Dataset extract:
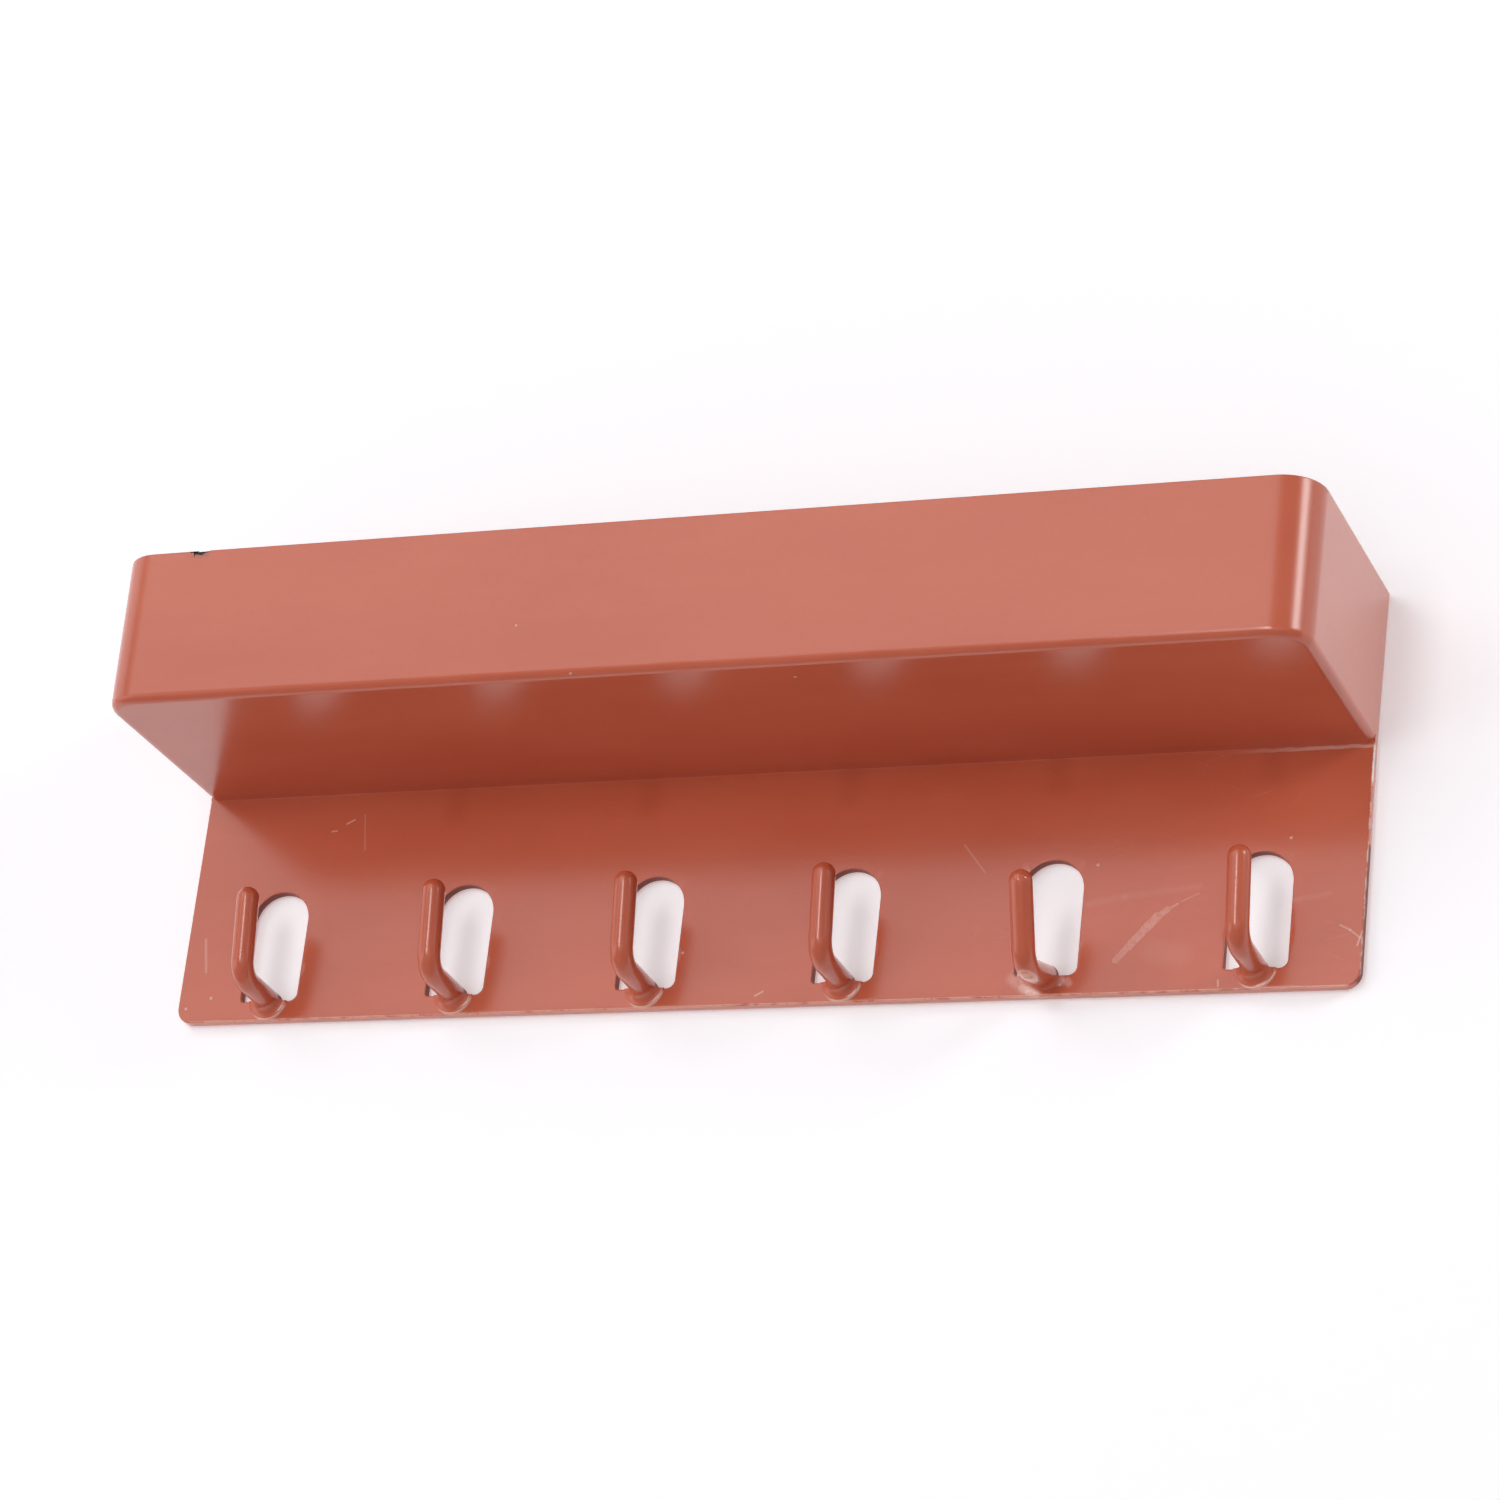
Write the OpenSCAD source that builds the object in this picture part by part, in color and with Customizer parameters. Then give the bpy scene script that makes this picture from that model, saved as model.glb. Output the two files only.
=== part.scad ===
// Wall shelf moulded in one piece: an open tray with a drop plate under its back edge,
// and a row of six round hooks that stand in front of arched windows in the plate.
// X runs along the shelf, the front looks towards -Y and the wall plane is y = 0.
// The underside of the tray is z = 0.

/* [Tray] */
// Overall width, at the tray's rim
tray_w = 240.4; // [180:0.1:320]
// How far the tray stands out from the wall
tray_d = 51; // [30:0.1:90]
// Height of the tray's outside
tray_h = 31.1; // [15:0.1:60]
// Thickness of the tray's front, sides and floor
wall = 2; // [1.2:0.1:3.5]
// How far the front and sides lean in towards the underside, in degrees
draft = 0.9; // [0:0.1:3]
// Outside radius of the two upright front corners, at the rim
corner_r = 7.5; // [5:0.1:14]
// Outside radius of the edges round the tray's underside
foot_r = 1.8; // [0.5:0.1:4]
// Radius where the tray's floor turns up into its walls, inside
inner_foot_r = 1; // [0.5:0.1:3]

/* [Plate] */
// Thickness of the plate and of the tray's back
plate_t = 2; // [1.2:0.1:4]
// How far the plate hangs below the tray's underside
plate_drop = 47.5; // [30:0.1:90]
// Radius of the plate's two lower corners
plate_corner_r = 3.2; // [1:0.1:10]

/* [Windows] */
// Number of windows, with one hook in each; as many as the plate has room for
window_count = 6; // [2:1:8]
// Distance from one window to the next
window_pitch = 40; // [24:0.5:60]
// Width of a window
window_w = 12.1; // [8:0.1:20]
// Height of a window from its sill to the crown of its arch
window_h = 22.8; // [14:0.1:40]
// Height of the sill above the plate's lower edge
sill_h = 4.1; // [2.5:0.1:20]
// Radius of the sill's left corner
sill_left_r = 0.8; // [0.3:0.1:3]
// Radius of the sill's right corner
sill_right_r = 1.7; // [0.3:0.1:3]

/* [Hooks] */
// Diameter of the hook's rod
hook_d = 4.4; // [3:0.1:6]
// How far the rod's turn stands out from the wall, on its centre line
hook_reach = 13.95; // [9:0.05:30]
// Height of the rod's turn above the plate's lower edge, on its centre line
hook_turn_h = 4.73; // [3:0.01:20]
// Centre line radius of the turn
hook_bend_r = 3.95; // [2.5:0.05:6]
// Rise of the lower bar towards its turn, in degrees
bar_rise = 2.2; // [0:0.1:10]
// Outward lean of the upright arm, in degrees
arm_lean = 7.7; // [0:0.1:15]
// Length of the arm from the turn to the centre of its round tip
arm_len = 15.6; // [10:0.1:30]
// Radius of the flared root where it meets the plate
root_r = 4.1; // [3:0.1:8]
// Height of the small step at the edge of the root
root_step = 0.25; // [0.1:0.05:1]

/* [Bent hook] */
// Which hook has been bent, counted from the left
bent_hook = 5; // [1:1:8]
// How far it has been bent forward and down, in degrees
bent_down = 16; // [0:0.5:30]
// How far it has been turned to the right, in degrees
bent_aside = 1; // [0:0.5:6]
// Depth of the point it gave way at, from the wall
bent_depth = 1; // [0:0.1:2]
// Height of the point it gave way at, above the plate's lower edge
bent_h = 3; // [1:0.1:6]

/* [Damage] */
// Distance of the rim's nick from the left end
nick_x = 18.1; // [8:0.1:100]
// Length of the nick
nick_len = 4; // [1:0.1:8]
// Depth of the nick
nick_depth = 0.6; // [0.1:0.05:1]
// Distance of the lower edge's chip from the left end
chip_x = 121.1; // [10:0.1:170]
// Length of the chip
chip_len = 3.2; // [1:0.1:8]
// Depth of the chip
chip_depth = 0.4; // [0.1:0.05:1]

/* [Hidden] */
$fn = 96;
plate_low = -plate_drop;
plate_front = -plate_t;
window_low = plate_low + sill_h;
arch_r = window_w / 2;
rod_r = hook_d / 2;
flare_r = root_r - rod_r;
lean = tan(draft);
window_end = 4;
plate_half = tray_w / 2 - tray_h * lean;
window_room = 2 * plate_half - window_w - 2 * window_end;
windows = min(window_count, 1 + floor(window_room / window_pitch));
first_window = -(windows - 1) * window_pitch / 2;
turn_angle = 90 - bar_rise - arm_lean;
turn_tangent = hook_bend_r * tan(turn_angle / 2);
turn_skin = 0.03;
turn_lap = 0.3;
hook_turn_z = plate_low + hook_turn_h;
bar_len = hook_reach / cos(bar_rise);
bar_back_z = hook_turn_z - hook_reach * tan(bar_rise);
root_z = hook_turn_z - (hook_reach - plate_t) * tan(bar_rise);
clear = 1;
behind_wall = 30;

// A box that leans in downwards, with round upright front corners and a round foot.
// Its widths are those at the tray's rim. It is open towards the wall, where it ends at y = back.
module footed_box(w, front, back, low, high, upright_r, edge_r) {
    post_x = w / 2 - upright_r;
    post_y = front + upright_r;
    translate([post_x, back, 0])
        rotate([90, 0, -90])
            linear_extrude(2 * post_x)
                wall_profile(back - front, low, high, edge_r);
    for (side = [-1, 1]) {
        translate([side * post_x, back, 0])
            rotate([90, 0, 0])
                linear_extrude(back - post_y)
                    mirror([side > 0 ? 0 : 1, 0])
                        wall_profile(upright_r, low, high, edge_r);
        translate([side * post_x, post_y, 0])
            rotate([0, 0, side > 0 ? -90 : 180])
                rotate_extrude(angle = 90)
                    wall_profile(upright_r, low, high, edge_r);
    }
}

// The box's section from the axis out to a leaning wall with a round foot.
module wall_profile(reach, low, high, edge_r) {
    foot_x = reach - (tray_h - low - edge_r) * lean - edge_r / cos(draft);
    meet_x = edge_r * cos(draft);
    meet_z = -edge_r * sin(draft);
    translate([0, low])
        square([foot_x, edge_r]);
    translate([foot_x, low + edge_r]) {
        polygon([
            [-foot_x, 0], [0, 0], [meet_x, meet_z],
            [reach + (high - tray_h) * lean - foot_x, high - low - edge_r],
            [-foot_x, high - low - edge_r]
        ]);
        intersection() {
            circle(edge_r);
            polygon([[0, 0], [0, -2 * edge_r], [2 * edge_r, -2 * edge_r], [2 * meet_x, 2 * meet_z]]);
        }
    }
}

// The back and drop plate, one flat sheet, seen from the front.
module plate_outline() {
    post_x = plate_half - plate_corner_r;
    polygon([[-plate_half, 0], [plate_half, 0], [tray_w / 2, tray_h], [-tray_w / 2, tray_h]]);
    translate([-plate_half, plate_low + plate_corner_r])
        square([2 * plate_half, plate_drop - plate_corner_r]);
    translate([-post_x, plate_low])
        square([2 * post_x, plate_corner_r]);
    for (side = [-1, 1])
        translate([side * post_x, plate_low + plate_corner_r])
            circle(plate_corner_r);
}

// One arched window, with its sill on the axis and its two lower corners rounded.
module window_outline() {
    lift = max(sill_left_r, sill_right_r);
    translate([-arch_r, lift])
        square([window_w, window_h - arch_r - lift]);
    translate([0, window_h - arch_r])
        circle(arch_r);
    translate([-arch_r + sill_left_r, 0])
        square([window_w - sill_left_r - sill_right_r, lift]);
    translate([-arch_r, sill_left_r])
        square([sill_left_r, lift - sill_left_r + 0.01]);
    translate([-arch_r + sill_left_r, sill_left_r])
        circle(sill_left_r);
    translate([arch_r - sill_right_r, sill_right_r])
        circle(sill_right_r);
}

// The prism that a window cuts, from behind the wall plane to well in front of the plate.
module window_cut() {
    translate([0, clear, window_low])
        rotate([90, 0, 0])
            linear_extrude(plate_t + root_step + flare_r + 2 * clear)
                window_outline();
}

// Bare rod of one hook, from the wall plane out and up to its round tip.
// Both straight lengths run a little way into the turn, which is a hair thicker.
module hook_rod() {
    translate([0, 0, bar_back_z])
        rotate([90 - bar_rise, 0, 0])
            cylinder(h = bar_len - turn_tangent + turn_lap, r = rod_r);
    translate([0, -hook_reach, hook_turn_z]) {
        rotate([-bar_rise, 0, 0])
            translate([0, turn_tangent, hook_bend_r])
                rotate([180, 90, 0])
                    rotate_extrude(angle = turn_angle)
                        translate([hook_bend_r, 0])
                            circle(rod_r + turn_skin);
        rotate([arm_lean, 0, 0])
            translate([0, 0, turn_tangent - turn_lap])
                rotate_extrude()
                    arm_profile();
    }
}

// Half section of the arm, with the round tip at its upper end.
module arm_profile() {
    straight = arm_len - turn_tangent + turn_lap;
    square([rod_r, straight]);
    intersection() {
        translate([0, straight])
            circle(rod_r);
        square([rod_r, straight + rod_r]);
    }
}

// Flared foot of a hook on the plate, only where the plate is there to carry it.
module hook_root() {
    difference() {
        translate([0, plate_front, root_z])
            rotate([90, 0, 0])
                rotate_extrude()
                    root_profile();
        window_cut();
    }
}

// Half section of the flared foot: the axis is on the left and the plate below.
module root_profile() {
    translate([0, -plate_t / 2])
        square([root_r, plate_t / 2 + root_step]);
    difference() {
        translate([0, root_step])
            square([root_r, flare_r]);
        translate([root_r, root_step + flare_r])
            circle(flare_r);
    }
}

// One hook with its foot.
module hook() {
    hook_rod();
    hook_root();
}

// The hook that has given way at its foot and hangs forward.
module bent_hook_in_place() {
    translate([0, -bent_depth, plate_low + bent_h])
        rotate([bent_down, 0, bent_aside])
            translate([0, bent_depth, -plate_low - bent_h])
                hook();
}

// A shallow lens cut out of a long edge that runs along X.
module edge_scoop(length, depth) {
    scoop_r = length * length / (8 * depth) + depth / 2;
    translate([0, 0, scoop_r - depth])
        rotate([90, 0, 0])
            cylinder(h = 2 * wall, r = scoop_r, center = true);
}

// Tray, plate and all hooks as the single moulding they are.
module holder() {
    color([0.72, 0.36, 0.28])
        difference() {
            union() {
                difference() {
                    union() {
                        footed_box(tray_w, -tray_d, plate_front, 0, tray_h, corner_r, foot_r);
                        rotate([90, 0, 0])
                            linear_extrude(plate_t)
                                plate_outline();
                    }
                    footed_box(
                        tray_w - 2 * wall, wall - tray_d, plate_front,
                        wall, tray_h + clear, corner_r - wall, inner_foot_r
                    );
                    for (i = [0 : windows - 1])
                        translate([first_window + i * window_pitch, 0, 0])
                            window_cut();
                }
                for (i = [0 : windows - 1])
                    translate([first_window + i * window_pitch, 0, 0])
                        if (i + 1 == bent_hook)
                            bent_hook_in_place();
                        else
                            hook();
            }
            translate([-tray_w, 0, plate_low - behind_wall])
                cube([2 * tray_w, behind_wall, tray_h + plate_drop + 2 * behind_wall]);
            translate([nick_x - tray_w / 2, -tray_d, tray_h])
                rotate([45, 0, 0])
                    edge_scoop(nick_len, nick_depth);
            translate([chip_x - tray_w / 2, plate_front, plate_low])
                rotate([135, 0, 0])
                    edge_scoop(chip_len, chip_depth);
        }
}

holder();
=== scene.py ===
import math

import bmesh
import bpy
import numpy as np
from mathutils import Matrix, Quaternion, Vector


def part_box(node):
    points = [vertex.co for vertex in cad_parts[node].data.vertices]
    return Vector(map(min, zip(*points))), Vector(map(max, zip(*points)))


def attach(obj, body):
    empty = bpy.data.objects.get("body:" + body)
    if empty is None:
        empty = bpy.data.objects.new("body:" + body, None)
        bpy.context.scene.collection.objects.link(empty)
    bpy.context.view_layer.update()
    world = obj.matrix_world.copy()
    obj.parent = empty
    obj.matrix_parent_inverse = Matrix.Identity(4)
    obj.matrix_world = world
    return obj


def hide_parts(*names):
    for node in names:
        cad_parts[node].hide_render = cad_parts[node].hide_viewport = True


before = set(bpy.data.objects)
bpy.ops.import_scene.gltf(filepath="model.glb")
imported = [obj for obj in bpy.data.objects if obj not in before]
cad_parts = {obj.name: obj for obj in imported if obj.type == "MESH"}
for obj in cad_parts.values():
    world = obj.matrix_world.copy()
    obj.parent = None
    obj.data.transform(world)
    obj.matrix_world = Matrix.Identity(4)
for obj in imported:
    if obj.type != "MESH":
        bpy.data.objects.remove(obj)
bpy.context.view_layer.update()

# The key shelf is one moulding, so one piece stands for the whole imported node.
# Lengths are millimetres until a mesh is made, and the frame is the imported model's own.
MM = 0.001

# Tray
holder_low, holder_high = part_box("holder")
half_w = round(holder_high.x / MM, 2)
depth = round(-holder_low.y / MM, 2)
height = round(holder_high.z / MM, 2)
wall = 2.0
corner_r = 7.5
foot_r = 1.8
inner_foot_r = 1.0
rim_band = 1.5
draft = math.radians(0.9)
lean = math.tan(draft)
post_x = half_w - corner_r
post_y = corner_r - depth
# From the rim's outline to the centres of the outer and the inner foot
outer_foot = -(height - foot_r) * lean - foot_r / math.cos(draft)
inner_foot = -wall - (height - wall - inner_foot_r) * lean - inner_foot_r / math.cos(draft)

# Plate
plate_t = 2.0
plate_low = -47.5
plate_corner_r = 3.2
plate_front = -plate_t
plate_half = half_w - height * lean

# Windows
window_xs = np.arange(-100.0, 101.0, 40.0)
cell_half = 20.0
window_half = 6.05
sill_z = -43.4
crown_z = -20.6
sill_left_r = 0.8
sill_right_r = 1.7
middle_z = -31.5
spring_z = crown_z - window_half

# Hooks
rod_r = 2.2
hook_reach = 13.95
turn_z = -42.77
bend_r = 3.95
bar_rise = math.radians(2.2)
arm_lean = math.radians(7.7)
arm_len = 15.6
root_r = 4.1
root_step = 0.25
root_z = turn_z - (hook_reach - plate_t) * math.tan(bar_rise)
skin = 0.02

# The fifth hook has been bent forward and a little aside about a point in the plate's lower edge
bent_x = 60.0
bent_down = math.radians(16)
bent_aside = math.radians(1)
bent_pivot = np.array([0.0, -1.0, -44.5])

# Damage on the rim and on the plate's lower edge
nick_at = np.array([-102.1, -depth, height])
nick_size = np.array([2.0, 0.62, 0.62])
nick_tail = np.array([-1.3, 0, 0])
nick_tail_size = np.array([0.8, 0.4, 0.35])
chip_at = np.array([0.9, plate_front, plate_low])
chip_size = np.array([1.5, 0.42, 0.4])

# The plate's hump at the bent foot: its middle, its reach both ways, and how far it goes out and down
hump_z = -45.6
hump_reach = (4.2, 2.6)
hump_out, hump_down = 0.28, 0.22

# Rounding of the moulding's edges, and the angle past which an edge is rounded or stays crisp
edge_round = 0.28
rounded_from = math.radians(50)
crisp_from = math.radians(38)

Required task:
Begin with the first line of the data above and, please, print each line exactly until you have printed the line containing "tray is z = 0."; print nothing else.

Finished task:
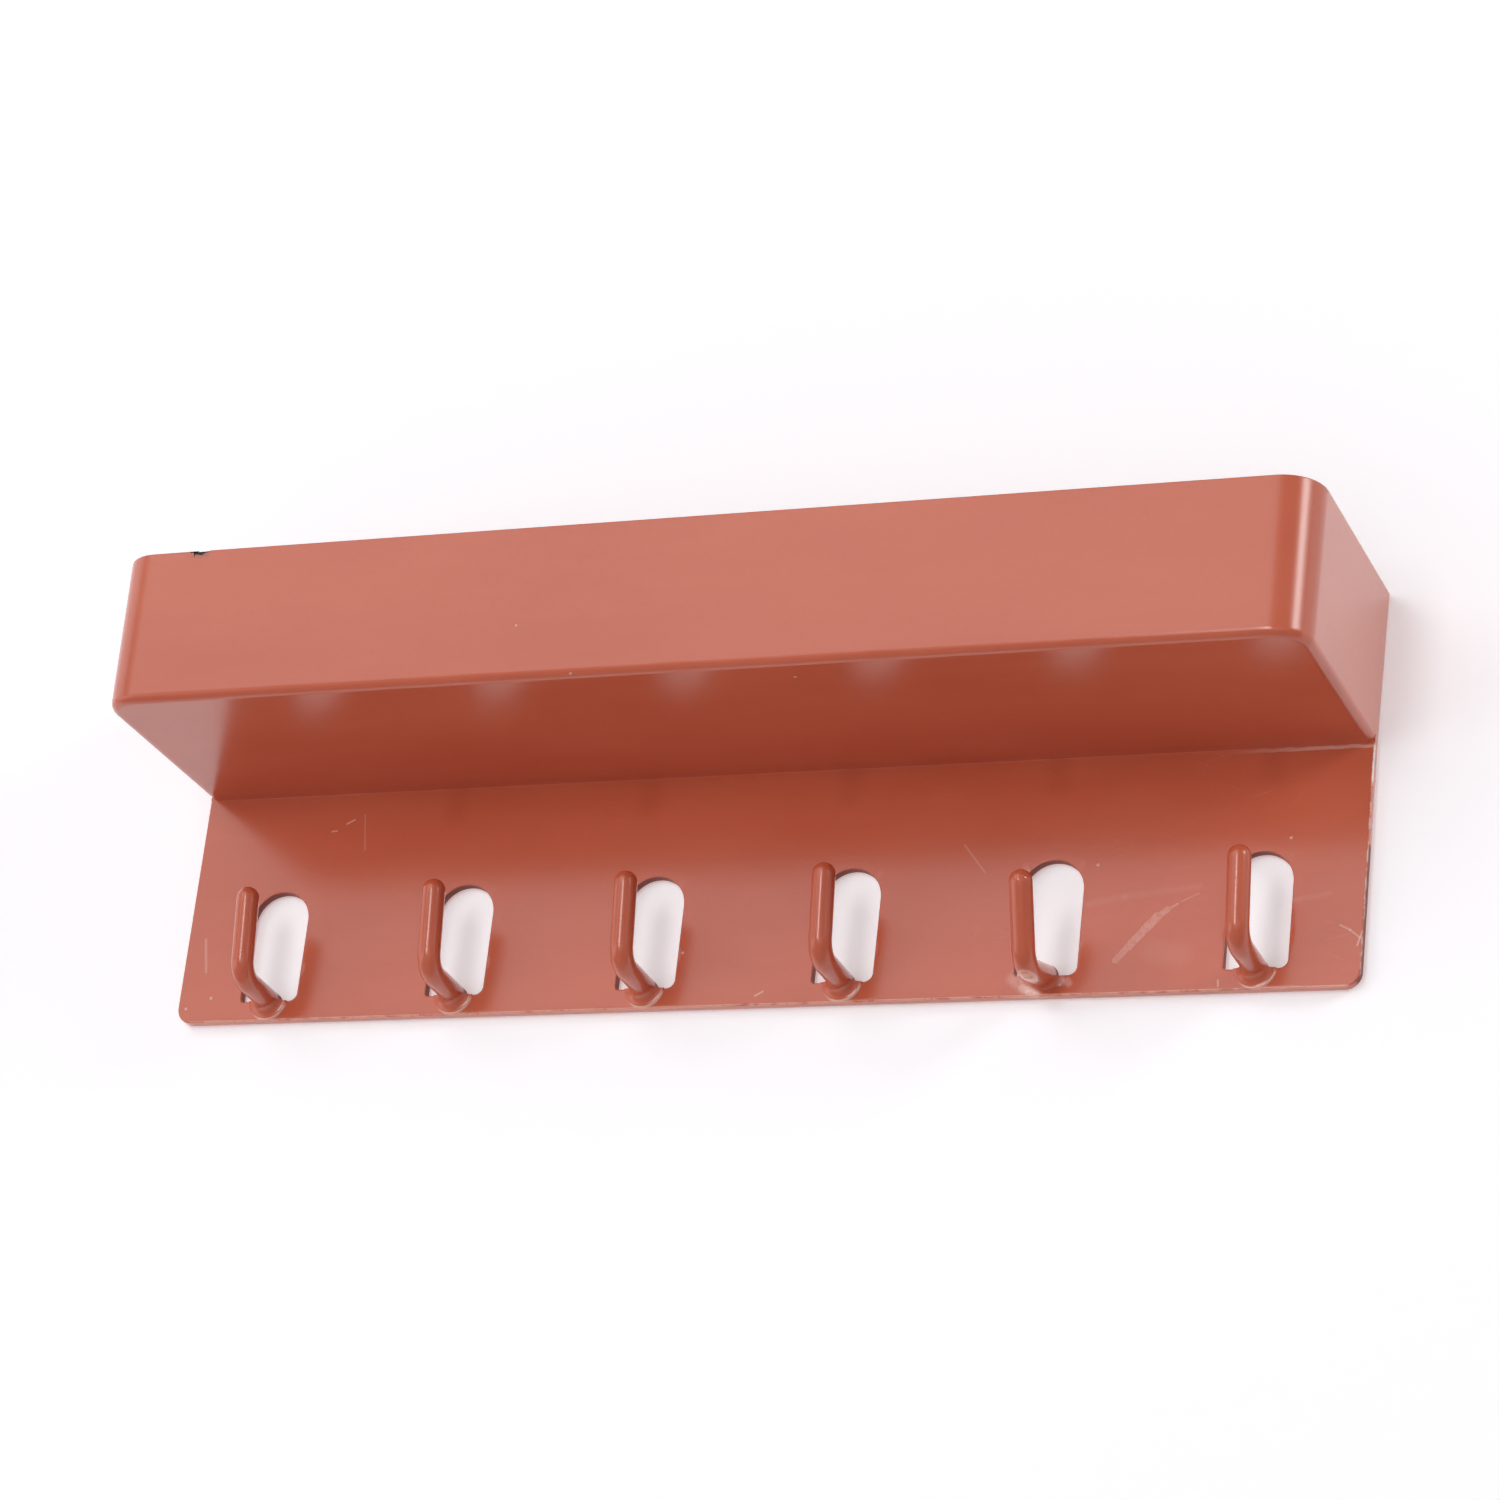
Write the OpenSCAD source that builds the object in this picture part by part, in color and with Customizer parameters. Then give the bpy scene script that makes this picture from that model, saved as model.glb. Output the two files only.
=== part.scad ===
// Wall shelf moulded in one piece: an open tray with a drop plate under its back edge,
// and a row of six round hooks that stand in front of arched windows in the plate.
// X runs along the shelf, the front looks towards -Y and the wall plane is y = 0.
// The underside of the tray is z = 0.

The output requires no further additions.